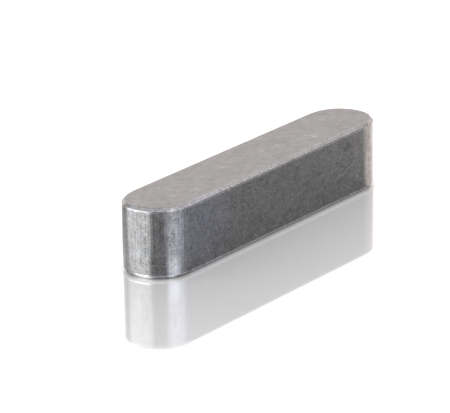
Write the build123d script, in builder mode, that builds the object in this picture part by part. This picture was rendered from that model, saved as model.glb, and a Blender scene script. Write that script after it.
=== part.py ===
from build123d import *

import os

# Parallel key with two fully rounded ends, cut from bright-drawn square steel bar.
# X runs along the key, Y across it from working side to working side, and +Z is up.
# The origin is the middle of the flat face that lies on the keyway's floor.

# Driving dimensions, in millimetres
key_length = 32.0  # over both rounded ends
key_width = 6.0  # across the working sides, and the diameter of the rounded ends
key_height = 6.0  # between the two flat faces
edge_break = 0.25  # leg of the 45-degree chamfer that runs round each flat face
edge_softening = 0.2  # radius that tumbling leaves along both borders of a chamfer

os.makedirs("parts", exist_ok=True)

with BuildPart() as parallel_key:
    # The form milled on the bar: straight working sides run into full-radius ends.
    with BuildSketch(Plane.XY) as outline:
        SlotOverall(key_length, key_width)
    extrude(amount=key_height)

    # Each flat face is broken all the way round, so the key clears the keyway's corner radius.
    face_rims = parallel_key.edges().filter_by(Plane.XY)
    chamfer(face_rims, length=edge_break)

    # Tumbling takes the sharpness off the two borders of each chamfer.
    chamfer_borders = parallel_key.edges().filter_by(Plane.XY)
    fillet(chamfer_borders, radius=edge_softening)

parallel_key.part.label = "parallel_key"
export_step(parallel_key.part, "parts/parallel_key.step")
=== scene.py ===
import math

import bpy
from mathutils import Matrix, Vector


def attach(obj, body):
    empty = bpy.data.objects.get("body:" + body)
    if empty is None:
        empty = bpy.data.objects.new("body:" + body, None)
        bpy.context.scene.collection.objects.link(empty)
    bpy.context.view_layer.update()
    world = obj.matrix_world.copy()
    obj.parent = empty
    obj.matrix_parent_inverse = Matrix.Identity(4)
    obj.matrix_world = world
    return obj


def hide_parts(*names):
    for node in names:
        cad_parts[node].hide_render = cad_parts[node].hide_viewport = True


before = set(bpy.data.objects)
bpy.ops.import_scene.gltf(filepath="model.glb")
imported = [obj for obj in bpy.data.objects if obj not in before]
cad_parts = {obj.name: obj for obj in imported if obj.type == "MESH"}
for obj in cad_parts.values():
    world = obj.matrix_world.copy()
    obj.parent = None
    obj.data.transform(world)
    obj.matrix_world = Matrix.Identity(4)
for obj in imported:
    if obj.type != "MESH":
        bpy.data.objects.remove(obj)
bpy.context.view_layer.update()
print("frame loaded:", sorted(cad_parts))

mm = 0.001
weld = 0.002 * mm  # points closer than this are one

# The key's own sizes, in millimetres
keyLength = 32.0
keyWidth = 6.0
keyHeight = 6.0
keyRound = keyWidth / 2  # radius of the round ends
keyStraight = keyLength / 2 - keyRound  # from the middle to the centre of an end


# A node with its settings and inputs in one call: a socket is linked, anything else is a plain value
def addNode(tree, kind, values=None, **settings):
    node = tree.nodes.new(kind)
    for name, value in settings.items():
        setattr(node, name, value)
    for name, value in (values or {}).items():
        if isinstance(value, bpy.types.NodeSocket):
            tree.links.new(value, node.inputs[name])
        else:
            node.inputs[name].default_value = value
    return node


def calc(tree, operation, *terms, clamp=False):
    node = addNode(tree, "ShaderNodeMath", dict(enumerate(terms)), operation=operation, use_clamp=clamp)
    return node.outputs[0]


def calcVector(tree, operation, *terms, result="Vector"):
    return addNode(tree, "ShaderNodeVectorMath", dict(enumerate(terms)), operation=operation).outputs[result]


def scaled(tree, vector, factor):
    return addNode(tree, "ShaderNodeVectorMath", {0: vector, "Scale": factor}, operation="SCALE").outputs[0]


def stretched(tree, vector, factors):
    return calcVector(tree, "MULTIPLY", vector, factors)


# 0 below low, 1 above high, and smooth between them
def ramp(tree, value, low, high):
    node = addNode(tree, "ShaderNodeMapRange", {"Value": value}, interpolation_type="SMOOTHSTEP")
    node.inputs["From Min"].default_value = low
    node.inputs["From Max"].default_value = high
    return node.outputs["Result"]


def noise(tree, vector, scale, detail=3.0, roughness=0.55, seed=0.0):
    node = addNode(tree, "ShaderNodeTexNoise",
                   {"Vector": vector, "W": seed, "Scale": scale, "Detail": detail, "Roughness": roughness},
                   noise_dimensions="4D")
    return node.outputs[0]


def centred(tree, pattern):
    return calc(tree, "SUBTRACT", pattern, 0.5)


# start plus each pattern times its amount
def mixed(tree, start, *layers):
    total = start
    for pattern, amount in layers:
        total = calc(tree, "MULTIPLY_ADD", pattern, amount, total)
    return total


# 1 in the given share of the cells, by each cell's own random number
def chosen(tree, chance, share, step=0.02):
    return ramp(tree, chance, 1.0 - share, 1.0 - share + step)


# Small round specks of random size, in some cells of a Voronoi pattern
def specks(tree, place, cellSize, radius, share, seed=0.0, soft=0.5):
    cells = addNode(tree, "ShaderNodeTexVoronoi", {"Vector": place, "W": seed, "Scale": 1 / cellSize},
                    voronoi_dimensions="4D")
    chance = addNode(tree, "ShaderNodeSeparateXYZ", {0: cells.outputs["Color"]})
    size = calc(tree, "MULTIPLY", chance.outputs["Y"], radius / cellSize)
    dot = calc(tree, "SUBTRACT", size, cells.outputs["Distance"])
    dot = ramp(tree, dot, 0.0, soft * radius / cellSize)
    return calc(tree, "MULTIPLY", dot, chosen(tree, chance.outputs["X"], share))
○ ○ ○
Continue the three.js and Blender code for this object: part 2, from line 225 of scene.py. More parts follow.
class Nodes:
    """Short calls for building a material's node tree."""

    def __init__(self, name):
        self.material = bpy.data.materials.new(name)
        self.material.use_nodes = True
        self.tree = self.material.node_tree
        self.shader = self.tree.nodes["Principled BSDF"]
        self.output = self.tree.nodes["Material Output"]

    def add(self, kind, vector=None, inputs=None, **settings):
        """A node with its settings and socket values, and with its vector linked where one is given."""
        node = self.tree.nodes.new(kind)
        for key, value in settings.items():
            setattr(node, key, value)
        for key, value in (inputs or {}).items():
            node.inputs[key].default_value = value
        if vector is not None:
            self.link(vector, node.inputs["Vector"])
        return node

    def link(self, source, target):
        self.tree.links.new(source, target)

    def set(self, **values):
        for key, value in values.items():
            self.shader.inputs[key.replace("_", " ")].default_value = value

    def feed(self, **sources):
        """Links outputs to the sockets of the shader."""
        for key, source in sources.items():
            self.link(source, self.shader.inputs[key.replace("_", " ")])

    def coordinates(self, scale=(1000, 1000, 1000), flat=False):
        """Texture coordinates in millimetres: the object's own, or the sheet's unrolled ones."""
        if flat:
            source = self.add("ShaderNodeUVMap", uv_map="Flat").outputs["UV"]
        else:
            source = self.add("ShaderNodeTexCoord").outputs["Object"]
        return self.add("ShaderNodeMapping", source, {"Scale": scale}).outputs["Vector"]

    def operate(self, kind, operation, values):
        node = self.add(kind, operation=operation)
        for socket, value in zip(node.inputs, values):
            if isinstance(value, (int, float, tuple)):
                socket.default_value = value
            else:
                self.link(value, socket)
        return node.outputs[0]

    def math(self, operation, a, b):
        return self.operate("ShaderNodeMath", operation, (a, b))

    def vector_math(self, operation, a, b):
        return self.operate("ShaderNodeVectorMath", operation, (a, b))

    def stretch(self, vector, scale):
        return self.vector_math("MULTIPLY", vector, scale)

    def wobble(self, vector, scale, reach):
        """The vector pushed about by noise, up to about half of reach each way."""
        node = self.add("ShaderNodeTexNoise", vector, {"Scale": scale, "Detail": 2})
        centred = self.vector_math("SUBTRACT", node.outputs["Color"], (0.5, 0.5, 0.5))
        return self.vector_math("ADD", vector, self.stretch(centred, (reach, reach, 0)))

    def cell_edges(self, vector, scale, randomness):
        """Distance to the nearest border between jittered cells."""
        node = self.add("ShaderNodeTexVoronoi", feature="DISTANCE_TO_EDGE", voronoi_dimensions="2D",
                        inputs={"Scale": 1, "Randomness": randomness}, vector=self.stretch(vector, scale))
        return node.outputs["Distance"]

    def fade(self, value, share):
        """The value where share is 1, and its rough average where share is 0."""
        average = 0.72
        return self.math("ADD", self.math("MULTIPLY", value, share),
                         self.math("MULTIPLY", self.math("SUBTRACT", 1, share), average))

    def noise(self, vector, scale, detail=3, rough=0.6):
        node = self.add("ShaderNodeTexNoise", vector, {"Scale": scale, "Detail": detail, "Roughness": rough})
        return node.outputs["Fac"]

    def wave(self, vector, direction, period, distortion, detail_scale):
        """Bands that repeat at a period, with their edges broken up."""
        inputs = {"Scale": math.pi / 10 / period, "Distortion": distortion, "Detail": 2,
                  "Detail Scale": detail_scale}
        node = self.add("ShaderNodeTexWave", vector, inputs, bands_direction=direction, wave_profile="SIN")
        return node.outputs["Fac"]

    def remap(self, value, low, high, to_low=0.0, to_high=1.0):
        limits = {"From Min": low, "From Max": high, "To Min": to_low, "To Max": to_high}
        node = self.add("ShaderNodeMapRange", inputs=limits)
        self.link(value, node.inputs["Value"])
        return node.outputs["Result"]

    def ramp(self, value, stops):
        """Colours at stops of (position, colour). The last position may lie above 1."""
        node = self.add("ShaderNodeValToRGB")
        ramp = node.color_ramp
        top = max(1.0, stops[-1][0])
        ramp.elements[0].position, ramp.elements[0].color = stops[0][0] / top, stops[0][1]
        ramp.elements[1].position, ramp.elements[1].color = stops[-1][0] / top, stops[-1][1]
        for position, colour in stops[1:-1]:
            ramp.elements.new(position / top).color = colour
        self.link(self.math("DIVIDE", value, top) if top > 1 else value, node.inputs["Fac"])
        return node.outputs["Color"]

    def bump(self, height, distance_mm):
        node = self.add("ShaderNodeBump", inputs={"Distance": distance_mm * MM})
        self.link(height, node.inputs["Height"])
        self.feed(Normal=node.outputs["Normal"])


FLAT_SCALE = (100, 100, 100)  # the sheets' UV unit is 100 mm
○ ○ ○
== WHAT TO DO ==
Above this instruction are the records; retype exactly the lines from the one containing "Write the build123d" up to and including the one containing "edge_softening = 0.2".

== PROBLEM SOLUTION ==
Write the build123d script, in builder mode, that builds the object in this picture part by part. This picture was rendered from that model, saved as model.glb, and a Blender scene script. Write that script after it.
=== part.py ===
from build123d import *

import os

# Parallel key with two fully rounded ends, cut from bright-drawn square steel bar.
# X runs along the key, Y across it from working side to working side, and +Z is up.
# The origin is the middle of the flat face that lies on the keyway's floor.

# Driving dimensions, in millimetres
key_length = 32.0  # over both rounded ends
key_width = 6.0  # across the working sides, and the diameter of the rounded ends
key_height = 6.0  # between the two flat faces
edge_break = 0.25  # leg of the 45-degree chamfer that runs round each flat face
edge_softening = 0.2  # radius that tumbling leaves along both borders of a chamfer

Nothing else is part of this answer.